Masked gunmen seized the five Germans, five Italians, one Romanian and eight Egyptians on September 19th from a desert safari near Egypt's borders with Sudan and Libya, then whisked them into Sudan.
Italy's foreign minister Franco Frattini said Italian special forces took part in securing their release, the Italian news agency Ansa reported. Egyptian officials said the kidnappers had demanded a large ransom that one security source put at €6 million, but Egypt's cabinet spokesman said no ransom was paid.
The kidnapping of foreign tourists was the first of its kind in Egypt and was an embarrassment to the government, which depends on tourism for 6 per cent of its gross domestic product.
One Egyptian security source, speaking on the customary condition of anonymity, said Egyptian forces had ambushed and attacked the kidnappers at about dawn yesterday and that 150 people had taken part in the operation to free the hostages.

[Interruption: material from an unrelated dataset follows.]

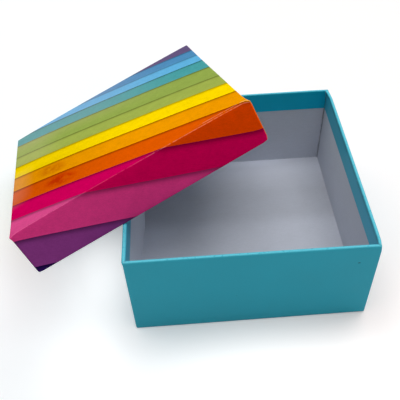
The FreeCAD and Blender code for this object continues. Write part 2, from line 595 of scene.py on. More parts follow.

News of the release came a day after the Sudanese army said it had killed six hostage-takers and arrested two more in a gun battle near the Egyptian and Libyan border. A Sudanese official gave a differing account of how the hostages were freed.
Ali Youssef Ahmed, head of protocol in the Sudanese foreign ministry, said the two men captured on Sunday had told security forces the kidnappers planned to head to Egypt and that Sudanese forces tried to cut off the remaining kidnappers near the border.
By that time, however, the kidnappers had abandoned the hostages, who then crossed into Egypt independently before being rescued, Mr Ahmed said. "They were abandoned by the kidnappers, they left them somewhere and went away. They are all in good shape. This is good news for everyone."
Sudan has blamed the kidnapping on a faction of the Sudan Liberation Army, a Darfuri rebel group.